The destructive potential of lahars was tragically demonstrated on November 13, 1985, at Nevado del Ruiz in Colombia. A moderate eruption (VEI 3) melted roughly 10% of the volcano’s summit ice cap. This water mixed with ash to form four massive lahars. Traveling at 60 km/h (37 mph), the flows reached the town of Armero two hours later. The town was buried in minutes, and over 23,000 people lost their lives—making it the worst volcanic disaster of the 20th century. The tragedy was compounded by failures of communication between scientists who knew the risk and government officials who failed to order a timely evacuation. The Colombian volcanological service had published hazard maps that clearly showed Armero in the path of potential lahars, but the warnings were not acted upon.

Pinatubo (1991 onwards)

While the eruption of Pinatubo itself killed approximately 800 people directly, the lahars generated over subsequent years added significantly to the toll and caused immeasurably greater economic and social disruption. By some estimates, more than 1.2 million people were affected by lahars, which buried entire towns under several meters of deposits.

Safety and Survival

The fundamental principle of lahar survival is simple: move perpendicular to the valley, not along it.
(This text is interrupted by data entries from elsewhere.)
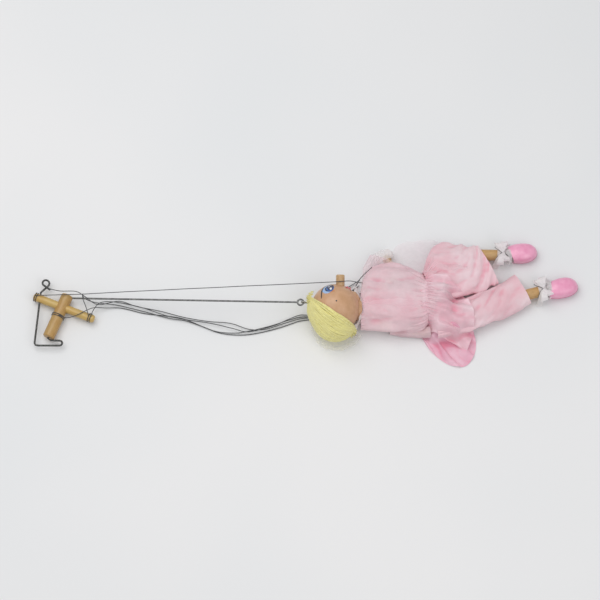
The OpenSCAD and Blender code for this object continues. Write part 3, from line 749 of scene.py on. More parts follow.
def stroke(a0, b0, points, width, lift):
    """A brush stroke through places given in mm from (a0, b0), thin at both ends."""
    line = smooth_line([(x, y, 0) for x, y in points], STROKE_STEPS)
    verts = []
    for i, p in enumerate(line):
        t = (line[min(i + 1, len(line) - 1)] - line[max(i - 1, 0)]).normalized()
        w = width / 2 * (0.25 + 0.75 * math.sin(math.pi * (0.08 + 0.84 * i / (len(line) - 1))))
        for k in (-1, 0, 1):
            verts.append(on_head(*on_face(a0, b0, p.x - k * w * t.y, p.y + k * w * t.x), lift))
    return verts, grid_faces(len(line), 3, False)


def add_paint(name, parts, material):
    """One piece of paint on the head, made of spots and strokes."""
    verts, faces = [], []
    for v, f in parts:
        first = len(verts)
        verts += v
        faces += [tuple(first + i for i in face) for face in f]
    piece = add_mesh(name, verts, faces, material)
    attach(piece, "head")
    return piece


# %% [markdown]
# ### Eyes and brows
#
# Each eye has a pale blue shade, a white, a blue iris, a dark pupil, two glints, black lashes above
# and fine orange ones below, and a black brow. Only one eye shows in the photograph, so both are
# painted by one loop, with side turning the places round the middle of the face.

# %% Eyes and brows
EYE_A, EYE_B = 31, -15
for side, word in ((1, "right"), (-1, "left")):
    a = side * EYE_A

    def mirrored(points):
        return [(x, side * y) for x, y in points]

    add_paint(f"eye_shade_{word}", [spot(a, EYE_B - 3, 6, 7.4, 0.06, side * 10)], eye_blue)
    add_paint(f"eye_white_{word}", [spot(a, EYE_B + 2, 3.6, 4.6, 0.1, side * 8)], eye_white)
    add_paint(f"iris_{word}", [spot(a - side * 1, EYE_B + 2, 4.2, 6.2, 0.14)], iris_blue)
    add_paint(f"pupil_{word}", [spot(a - side * 3, EYE_B + 3, 3.3, 5.2, 0.18)], pupil_blue)
    glints = [spot(a + side * 4, EYE_B + 4, 1.1, 1.9, 0.22), spot(a - side * 7, EYE_B, 0.6, 1.0, 0.22)]
    add_paint(f"glint_{word}", glints, eye_white)
    lid = mirrored([(0.8, -5.4), (-2.6, -3.6), (-3.7, 0), (-2.6, 3.6), (0.2, 5.2)])
    lashes = [mirrored([(2.2, -4.6 + 0.9 * k), (4.6, -5.6 + 1.2 * k)]) for k in range(4)]
    upper = [stroke(a, EYE_B, lid, 1.3, 0.2)] + [stroke(a, EYE_B, p, 0.8, 0.2) for p in lashes]
    add_paint(f"lashes_{word}", upper, lash_black)
    low = [mirrored([(0.6 + 1.1 * k, 4.6 - 0.1 * k), (1.2 + 1.5 * k, 7.2 - 0.4 * k)]) for k in range(4)]
    add_paint(f"lower_lashes_{word}", [stroke(a, EYE_B, p, 0.6, 0.12) for p in low], lash_orange)
    brow = mirrored([(3, -10), (-3, -8.6), (-6.6, -4), (-8, 2), (-8.6, 12)])
    add_paint(f"brow_{word}", [stroke(a, EYE_B, brow, 1.9, 0.12)], lash_black)

# %% [markdown]
# ### Mouth, chin and ear
#
# The lips are two small domes over one wide one, and the chin is a low bump under them. They stand
# out from the ball, as filler under the paint does, so dome is more than nothing here. A dot marks
# the ear.

# %% Mouth, chin and ear
upper_lips = [spot(way * 7, 29, 2.2, 4.6, 0.08, turn=way * 6, dome=1.2) for way in (1, -1)]
add_paint("lips", upper_lips + [spot(0, 36, 2.2, 5.6, 0.1, dome=1.5)], lip_red)
add_paint("chin", [spot(10, 53, 4.6, 7, 0.02, dome=2.2)], skin)
add_paint("lip_glint", [spot(12, 27, 0.7, 1.6, 0.9, dome=0.2)], eye_white)
add_paint("ear_dot", [spot(72, 2, 0.8, 0.8, 0.06)], lash_black)

# %% [markdown]
# ## Hair
#
# Strands of pale yarn are glued side by side from the crown to the nape over the back of the ball,
# with loose ends at both. A cap of the same yarn lies under them, so that no wood shows between two
# strands. Particle hair would be quicker to lay, but can't be handed on, so each strand is a thin
# tube. The hair's shape is that of two balls: the head, and a smaller one behind it. Chance places
# the strands, from a fixed seed, so that each run gives the same head of hair.

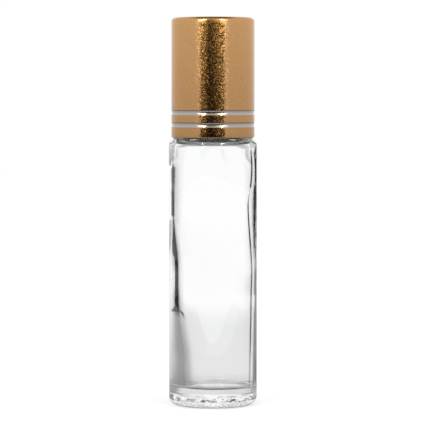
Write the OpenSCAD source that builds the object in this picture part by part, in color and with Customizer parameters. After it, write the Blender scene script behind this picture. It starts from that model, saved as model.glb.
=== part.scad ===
// Roll-on bottle of about 10 ml: a moulded glass bottle, a plug that holds the roller ball in its
// neck, and a screw cap made of a plastic liner inside a gold anodised aluminium shell.
// Millimetres, +Z up. The origin is the centre of the foot, on the surface that the bottle stands on.

/* [Bottle] */
// Outer diameter of the glass body
body_d = 20; // [19:0.1:26]
// Height of the glass shoulder above the foot
body_h = 60.8; // [45:0.1:90]
// Thickness of the glass wall of the body
wall = 1.7; // [1.2:0.05:2.4]
// Thickness of the glass floor at its corner
floor_t = 4.2; // [3:0.1:6]
// Thickness of the glass shoulder
shoulder_t = 1.2; // [1:0.1:3]
// Outer radius between the foot and the side
heel_r = 2; // [1:0.1:2.8]
// Outer radius between the side and the shoulder
shoulder_r = 1.6; // [1:0.1:2.3]
// Radius in the corner of the inner floor
floor_corner_r = 0.8; // [0.5:0.1:3]
// Radius in the corner of the inner shoulder
inner_shoulder_r = 0.7; // [0.5:0.1:2.6]
// Width of the ring that the bottle stands on
foot_w = 1.2; // [0.6:0.1:2]
// Height of the dome pushed up under the floor
punt_h = 0.9; // [0.4:0.1:1.6]

/* [Neck] */
// Diameter of the neck at the root of its thread
neck_d = 14; // [13:0.1:15]
// Height of the neck above the shoulder
neck_h = 12.6; // [11:0.1:15]
// Bore of the neck
neck_bore_d = 10.3; // [9.6:0.1:11]
// Height of the thread above the root
thread_rise = 0.8; // [0.5:0.05:1]
// Radius between the shoulder and the neck
neck_root_r = 0.7; // [0.3:0.1:1]
// Radius between the inner shoulder and the bore
neck_throat_r = 0.8; // [0.6:0.1:2]
// Radius on both edges of the mouth
lip_r = 0.45; // [0.2:0.05:0.7]
// Height of the bead at the bottom of the neck
bead_h = 1; // [0.6:0.1:1.4]

/* [Roller] */
// Diameter of the roller ball
ball_d = 9; // [7.6:0.1:10.4]
// Gap between the ball and its socket
ball_gap = 0.06; // [0.02:0.01:0.1]
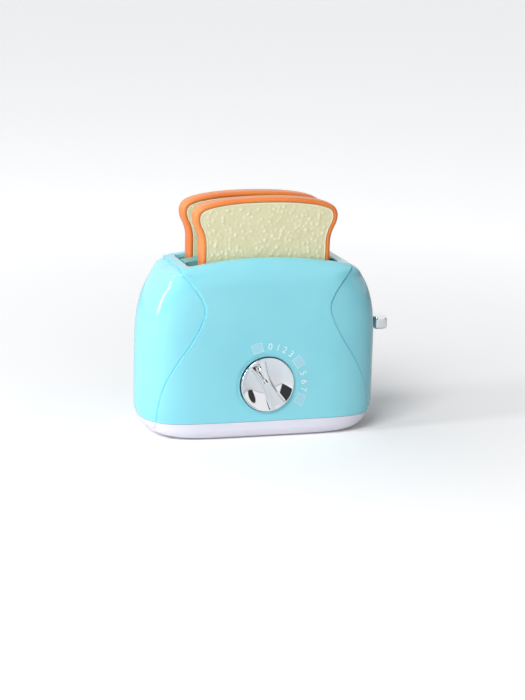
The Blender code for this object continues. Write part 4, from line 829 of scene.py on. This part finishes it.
def crust_mesh(y, shift):
    """The crust as one profile swept round the slice's outline."""
    half = SLICE_HALF_THICK
    arc = [math.pi / 2 * k / 6 for k in range(7)]
    flat = half - CRUST_ROUNDING
    side = [(CRUST_ROUNDING * (1 - math.cos(t)), flat + CRUST_ROUNDING * math.sin(t)) for t in arc]
    fall = 0.35
    side += [(CRUST_RIM - fall + fall * math.sin(t), half - fall + fall * math.cos(t)) for t in arc[::2]]
    side += [(CRUST_RIM, half - POCKET), (CRUST_RIM + CRUST_LEDGE, half - POCKET)]
    profile = [(inset, -out) for inset, out in side] + [(inset, out) for inset, out in reversed(side)]
    rings = []
    for inset, out in profile:
        edge = slice_edge(inset)
        rings.append(np.stack([edge[:, 0] + shift, np.full(len(edge), y + out), edge[:, 1] + SLICE_FOOT], 1))
    count = len(rings[0])
    faces = []
    for r in range(len(rings)):
        s = (r + 1) % len(rings)
        for i in range(count):
            j = (i + 1) % count
            faces.append((r * count + i, r * count + j, s * count + j, s * count + i))
    return solid_mesh("crust", np.concatenate(rings), faces)


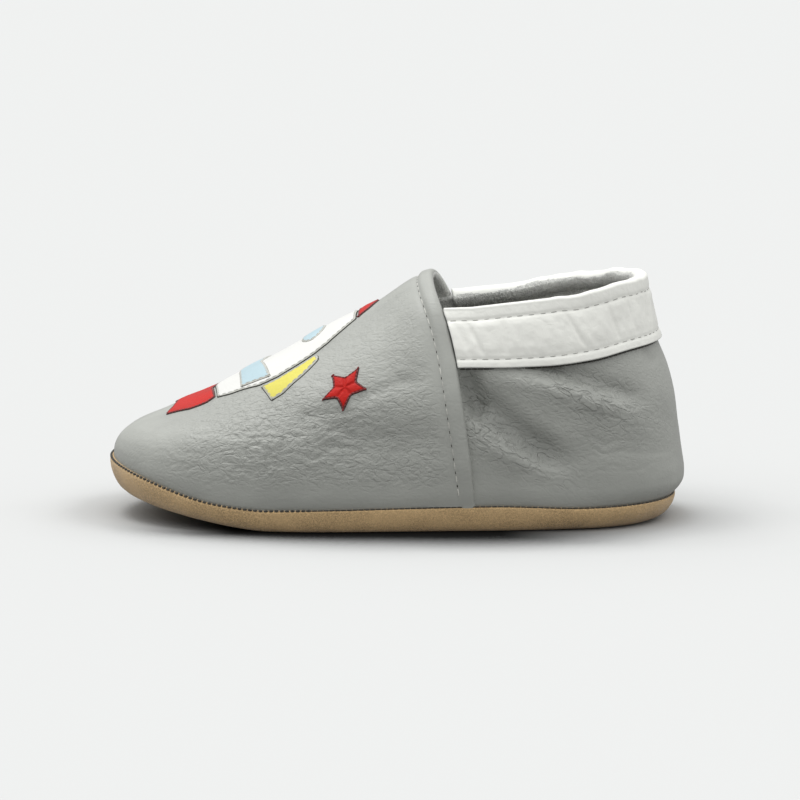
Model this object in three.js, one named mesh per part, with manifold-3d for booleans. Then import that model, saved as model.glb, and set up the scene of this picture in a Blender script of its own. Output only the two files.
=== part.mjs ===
// Soft leather baby slipper, as a left shoe: a vamp over the toe, a quarter round the heel under it,
// an elastic cuff at the collar, a curled suede sole with a pad inside, and a sewn-on rocket and stars.
// Millimetres, +Z up, toe towards -X, outer side towards -Y.

import * as THREE from "three";
import { mergeVertices } from "three/addons/utils/BufferGeometryUtils.js";
import { TessellateModifier } from "three/addons/modifiers/TessellateModifier.js";
import Module from "manifold-3d";

const wasm = await Module();
wasm.setup();

// Driving sizes of the last
const LENGTH = 126.4;
const BALL_WIDTH = 62;
const INSTEP_HEIGHT = 52.4;
const COLLAR_HEIGHT = 52.6;
const TOE_SWING = 1.5;
const TOE_SPRING = 6.2;
const TOE_TIP_POWER = 2.25;
const HEEL_TIP_POWER = 2.3;

// Leather, clearances and how the pieces lap
const WALL = 1.4;
const CLEARANCE = 0.3;
const LAP = 9;
const LAP_LIFT = 1.3;
const LAP_SINK = 0.6;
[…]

• Move High: The only effective survival strategy is to move laterally out of the valley bottom and up the valley slopes to higher ground. Moving up the valley toward the volcano is dangerous (the lahar is coming from that direction); moving down the valley is also dangerous (you cannot outrun it). Moving across the valley to higher ground is the only safe option.
• Do Not Wait: Lahars can travel faster than a running person. Hesitation can be fatal.
• Listen: A lahar often sounds like an approaching freight train or rolling thunder, even on a clear day. This sound from upstream is a direct warning.

Related Terms

Pyroclastic flow is a related hazard of hot, dry gas and rock rather than water and debris. Tephra refers to the volcanic ash deposits that become mobilized to form post-eruptive lahars. Jökulhlaup is an Icelandic term for a glacial outburst flood triggered by subglacial volcanic activity—a related but distinct phenomenon.